The plot of The Paris Architect moves quickly. Events intertwine. Developments interconnect. Lives intersect. Distrust and danger are the unceasing atmospheric pressures under which the main characters make decisions that determine the fates of so many individuals. The reader is caught up in the suspense and unease. 

The Nazi occupation is the background to the novel’s action. To a great degree, however, conveying the essence of the occupation is Belfoure’s chief literary purpose. He reflects upon the innumerable changes – economic, demographic, cultural, sociological, psychological and behavioural – that the occupation wrought upon France.

“The occupation, Lucien realized, hadn’t just bred hatred of Jews, it had brought out the very worst in human beings. Hardship had bred pure self-interest, setting group against group, neighbour against neighbour, and even friend against friend. People would screw over each other for a lump of butter.”

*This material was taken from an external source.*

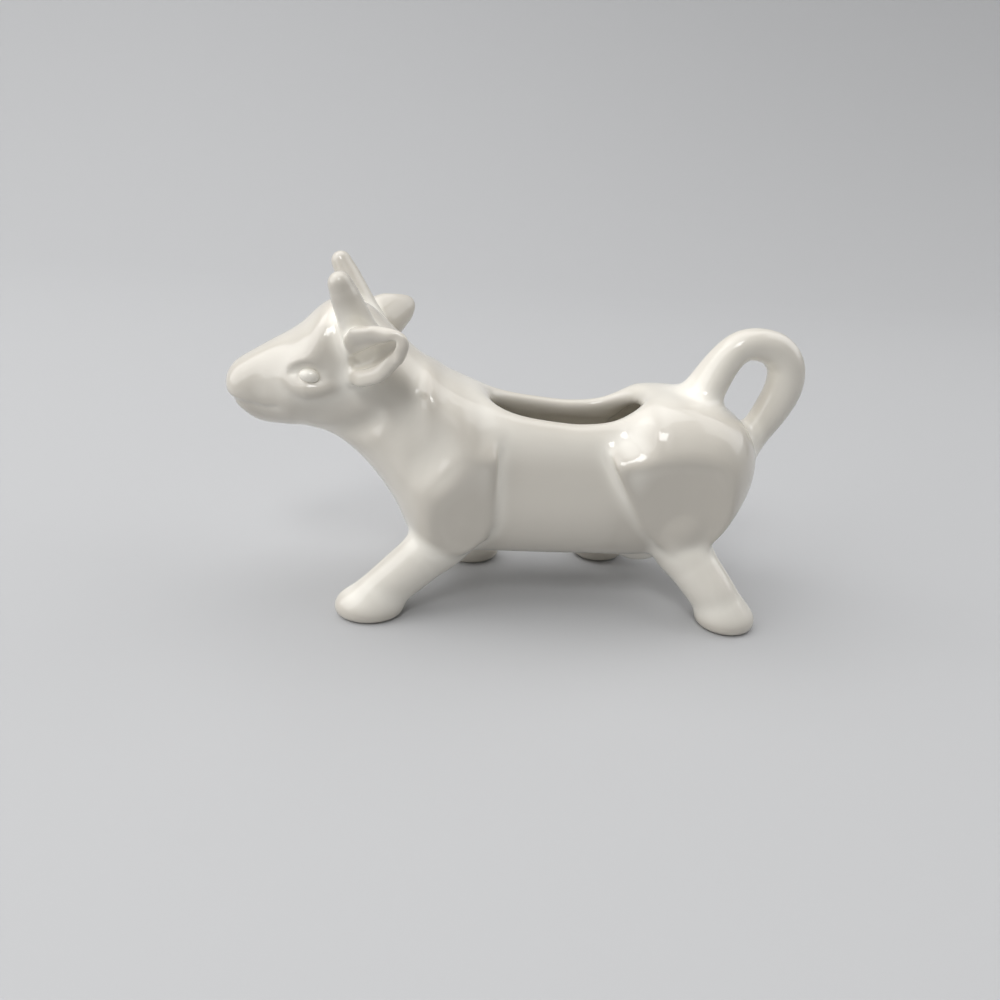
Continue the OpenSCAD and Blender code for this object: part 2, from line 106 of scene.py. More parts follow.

Belfoure also depicts the numerous ways in which the Germans despoiled the country even as they slaughtered the inhabitants they considered to be enemies of the Reich.

“The Germans made things [food and other shortages] worse with their plundering. The official exchange rate between the franc and the mark made them instantly rich, and soldiers descended on Paris like locusts devouring crops. First, they swallowed up luxury goods like perfume, then staples like wine and tobacco. When their tour of duty ended, German officers would board trains with dozens of suitcases filled with their booty.”

Belfoure writes professionally about architectural history and preservation, and he succeeds in richly detailing the many architectural aspects of the story. The Paris Architect is his first novel. Sometimes the writing becomes clichéd, but never to the point where it distracts from the taut, tension-laden story.  

The ending is a bit contrived, the way a Hollywood movie might be. But it enables the reader’s emotions to settle down and be rewarded, so to speak, for the relentless drama and the fraying of nerves page by page and scene by harrowing scene.